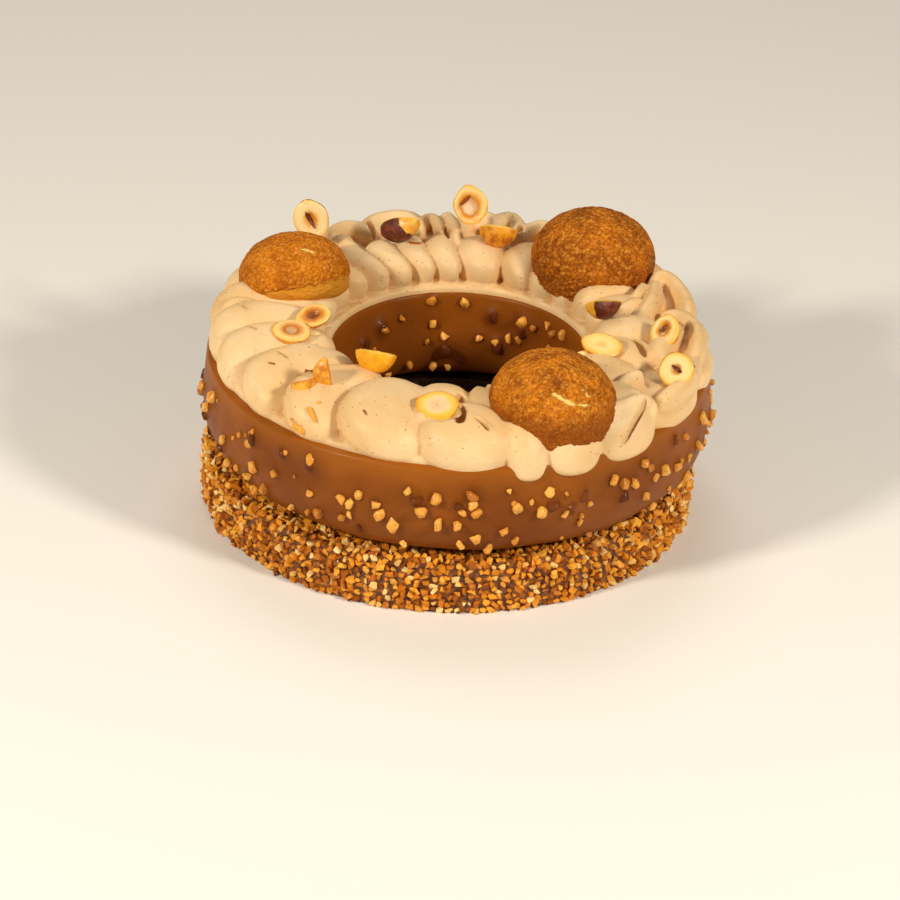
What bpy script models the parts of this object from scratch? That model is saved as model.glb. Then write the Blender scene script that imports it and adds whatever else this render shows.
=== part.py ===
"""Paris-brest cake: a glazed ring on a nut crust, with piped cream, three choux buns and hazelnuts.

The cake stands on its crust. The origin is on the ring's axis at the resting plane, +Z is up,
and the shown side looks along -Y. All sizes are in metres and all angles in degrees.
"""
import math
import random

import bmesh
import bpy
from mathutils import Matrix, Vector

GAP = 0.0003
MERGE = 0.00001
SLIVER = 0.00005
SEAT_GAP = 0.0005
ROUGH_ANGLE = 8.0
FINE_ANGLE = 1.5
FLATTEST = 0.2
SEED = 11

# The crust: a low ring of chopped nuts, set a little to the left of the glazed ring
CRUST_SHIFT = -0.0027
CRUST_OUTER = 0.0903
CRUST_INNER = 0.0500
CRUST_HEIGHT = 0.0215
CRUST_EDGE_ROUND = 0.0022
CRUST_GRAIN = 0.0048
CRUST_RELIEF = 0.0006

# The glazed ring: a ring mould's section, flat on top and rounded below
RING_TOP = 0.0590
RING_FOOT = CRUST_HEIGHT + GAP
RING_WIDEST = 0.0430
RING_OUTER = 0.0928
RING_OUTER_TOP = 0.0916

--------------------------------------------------

• [Short problem] Take the listing above and set it down exactly.

• [Worked solution]
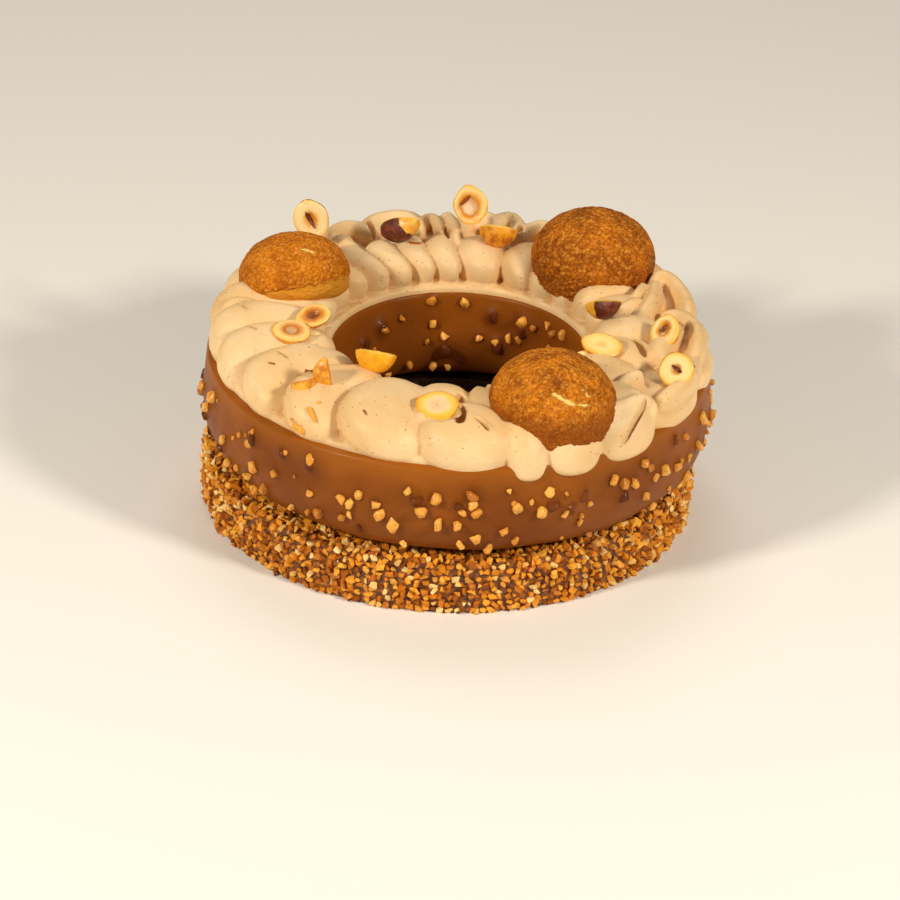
What bpy script models the parts of this object from scratch? That model is saved as model.glb. Then write the Blender scene script that imports it and adds whatever else this render shows.
=== part.py ===
"""Paris-brest cake: a glazed ring on a nut crust, with piped cream, three choux buns and hazelnuts.

The cake stands on its crust. The origin is on the ring's axis at the resting plane, +Z is up,
and the shown side looks along -Y. All sizes are in metres and all angles in degrees.
"""
import math
import random

import bmesh
import bpy
from mathutils import Matrix, Vector

GAP = 0.0003
MERGE = 0.00001
SLIVER = 0.00005
SEAT_GAP = 0.0005
ROUGH_ANGLE = 8.0
FINE_ANGLE = 1.5
FLATTEST = 0.2
SEED = 11

# The crust: a low ring of chopped nuts, set a little to the left of the glazed ring
CRUST_SHIFT = -0.0027
CRUST_OUTER = 0.0903
CRUST_INNER = 0.0500
CRUST_HEIGHT = 0.0215
CRUST_EDGE_ROUND = 0.0022
CRUST_GRAIN = 0.0048
CRUST_RELIEF = 0.0006

# The glazed ring: a ring mould's section, flat on top and rounded below
RING_TOP = 0.0590
RING_FOOT = CRUST_HEIGHT + GAP
RING_WIDEST = 0.0430
RING_OUTER = 0.0928
RING_OUTER_TOP = 0.0916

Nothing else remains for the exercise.